We need to make sure every kid has competent counsel. Why? And wouldn't that just encourage more people to come? Well, what I would say to that is, first, if you have competent counsel, it discourages fraud. Immigration cases are really hard to win. The evidentiary standard is high, and the fraudulent cases just won't wash out.

Second, it discourages absenteeism. You hear all these fear that kids are going to get these court dates years in advance and they're never going to show up. Well, if you talk to immigration attorneys, and there's a good study by the Vera Institute of Justice that proves this, if people are represented by their counsel, they are far, far more likely to show up at their hearings.

Third, it can help to reduce the backlog, because if you have competent counsel screen the kids beforehand, a significant proportion of them could be taken out of the immigration court system altogether because, in some cases, they're going to go into the asylum system and ask for asylum, and in other cases, they've been abused, neglected or abandoned and they're going to go to a family court, and in other cases, counsel will look at the case and say, ‘look, there's really no good avenue for legal relief, you should probably go back to your home country. We should make an agreement to do that’ and it doesn't need to go through the immigration court system.

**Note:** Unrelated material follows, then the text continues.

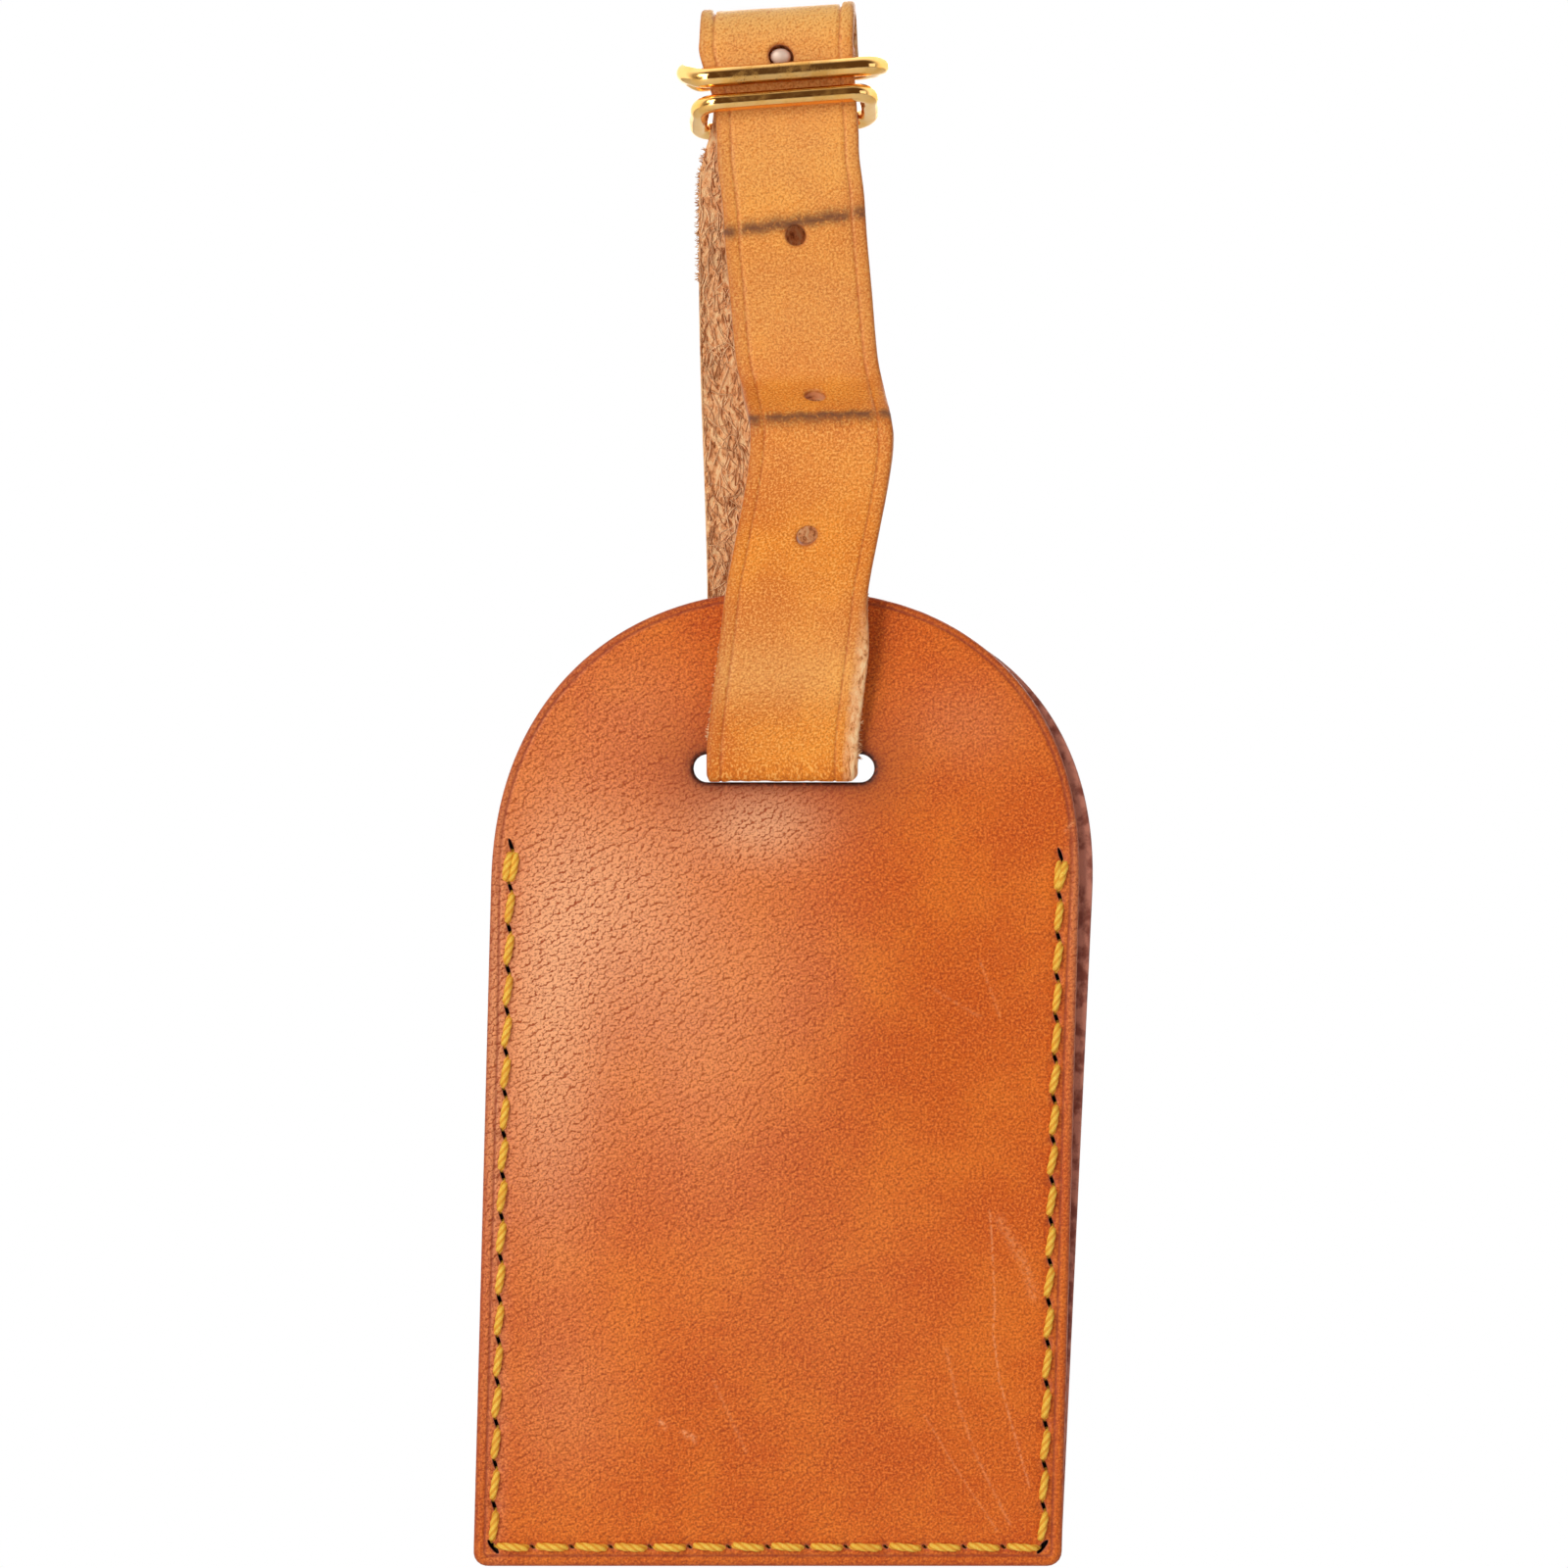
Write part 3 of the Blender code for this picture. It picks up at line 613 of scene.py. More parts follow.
def grain_leather(name, pore_scale, speck_scale, colours):
    """Vegetable-tanned leather: rows of pores with painted shade on their far sides, speckle, mottling, a
    painted sheen, painted shade on creases and rims, scratches and a fibrous flesh side.
    """
    n = Nodes(bpy.data.materials.new(name))
    sheet = n.attribute("sheet", "Vector")
    painted_sheen = n.attribute("painted_sheen")
    grain = n.attribute("grain")
    shaded_pits = pore_shaded_pits(n, sheet, pore_scale)
    speck = n.noise(sheet, speck_scale, 2.0, 0.6)
    dark_speck = n.spread(speck, 0.36, 0.49, 1.0, 0.0)
    light_speck = n.spread(speck, 0.5, 0.63)

    mottle = n.spread(n.noise(sheet, 70.0, 5.0, 0.6), 0.35, 0.68)
    patch = n.spread(n.noise(sheet, 260.0, 3.0), 0.4, 0.65)
    colour = n.mix(mottle, colours["deep"], colours["light"])
    colour = n.mix(n.times(patch, 0.3), colour, colours["deep"])
    raised = n.math("SUBTRACT", 1.0, shaded_pits)
    # Painted sheen: a paler, less saturated colour on the raised cells where the lamps' reflection shows.
    colour = n.mix(n.times(painted_sheen, n.plus(n.times(raised, 0.6), 0.45)), colour, colours["painted_sheen"])
    colour = n.mix(n.times(light_speck, 0.6), colour, n.mix(painted_sheen, colours["glint"], colours["painted_sheen"]))
    shaded_pit_colour = n.mix(painted_sheen, colours["shaded_pit"], colours["pale_pit"])
    # Painted shade: the far side of each pore darkened, more where the grain is stronger and paler under the
    # painted sheen.
    colour = n.mix(n.times(shaded_pits, grain), colour, shaded_pit_colour)
    colour = n.mix(n.times(dark_speck, 0.5), colour, shaded_pit_colour)
    # Painted shade: the crease colour darkens creases, edges, the rims of holes, slot, window and slits, and
    # a wide halo round the slot.
    colour = n.mix(n.attribute("shade"), colour, colours["crease"])
    scratch = n.times(n.attribute("scratch"), n.spread(n.noise(sheet, 2200.0, 3.0), 0.36, 0.58))
    colour = n.mix(scratch, colour, n.mix(0.5, colours["glint"], colours["painted_sheen"]))

    plies = n.scaled(sheet, (0.4, 0.4, 1.6))
    burnished = n.mix(n.spread(n.noise(plies, 1500.0, 4.0), 0.35, 0.6), *colours["wall"])
    colour = n.mix(n.attribute("wall"), colour, burnished)
    fibre = n.noise(n.scaled(n.warped(sheet, 300.0, 0.002), (1.0, 0.35, 1.0)), 2000.0, 6.0, 0.7)
    dark_flesh, mid_flesh, pale_flesh = colours["flesh"]
    fibres = n.mix(n.spread(fibre, 0.42, 0.62), mid_flesh, pale_flesh)
    fibres = n.mix(n.spread(fibre, 0.47, 0.36), fibres, dark_flesh)
    flesh = n.math("MAXIMUM", n.attribute("flesh"), n.attribute("fray"))
    colour = n.mix(flesh, colour, fibres)
    # Real stains across the strap; on the plies, a painted shade ring round the slot.
    stain_and_shade = n.times(n.attribute("stain_and_shade"), n.spread(n.noise(sheet, 1600.0, 4.0), 0.22, 0.5))
    colour = n.mix(stain_and_shade, colour, colours["stain_and_shade"])
    # Painted shade: the floors and walls of the blind slits near black.
    colour = n.mix(n.attribute("hollow_shade"), colour, srgb(24, 10, 5))

    relief = n.times(n.plus(shaded_pits, n.times(dark_speck, 0.4)), n.times(grain, -1.0))
    relief = n.plus(relief, n.times(scratch, -0.6))
    relief = n.plus(relief, n.times(n.times(fibre, flesh), 3.0))
    rough = n.spread(n.noise(sheet, 420.0, 3.0), 0.3, 0.7, 0.42, 0.56)
    rough = n.plus(rough, n.times(flesh, 0.4), clamp=True)
    return n.finish(colour, rough, n.bump(relief, 0.0001, 0.8), Specular_IOR_Level=0.28)


body_leather = grain_leather("tag_leather", 1800.0, 3600.0, {
    "deep": srgb(208, 86, 4),
    "light": srgb(226, 112, 20),
    "glint": srgb(246, 140, 52),
    "painted_sheen": srgb(255, 184, 134),
    "shaded_pit": srgb(138, 46, 4),
    "pale_pit": srgb(172, 70, 24),
    "crease": srgb(146, 58, 34),
    "wall": (srgb(132, 66, 54), srgb(206, 132, 110)),
    "stain_and_shade": srgb(58, 26, 14),
    "flesh": (srgb(130, 70, 40), srgb(190, 120, 74), srgb(214, 160, 116)),
})
strap_leather = grain_leather("strap_leather", 1800.0, 3900.0, {
    "deep": srgb(220, 110, 14),
    "light": srgb(247, 148, 40),
    "glint": srgb(255, 196, 104),
    "painted_sheen": srgb(255, 204, 122),
    "shaded_pit": srgb(176, 80, 14),
    "pale_pit": srgb(200, 108, 44),
    "crease": srgb(168, 78, 30),
    "wall": (srgb(168, 92, 48), srgb(226, 156, 108)),
    "stain_and_shade": srgb(112, 66, 42),
    "flesh": (srgb(162, 96, 52), srgb(240, 166, 108), srgb(255, 212, 158)),
})


# ---------------------------------------------------------------- tag body


def body_middle(z, lean=SIDE_LEAN):
    foot = BODY_MIDDLE_AT_SLOT + SIDE_LEAN * (BODY_BOTTOM - SLOT_TOP)
    return foot + lean * (z - BODY_BOTTOM)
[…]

The last thing is that adjudicating these cases could give us first-hand evidence of why people are coming and what's going on in their home countries that we can then use to inform our policy-makers.

But we already know a lot of the reasons they're coming, don't we?

We tend to know it in an oversimplified fashion. If we're going to make a policy response that's tailored to indigenous communities that are in conflict with the Guatemalan government, that's going to be a different policy response than, say, in San Salvador, where what we're dealing with is forced recruitment into criminal gangs, or governments targeting people living in neighborhoods run by gangs on the presumption that they're gang members. That's a totally different phenomenon and it requires a different policy response.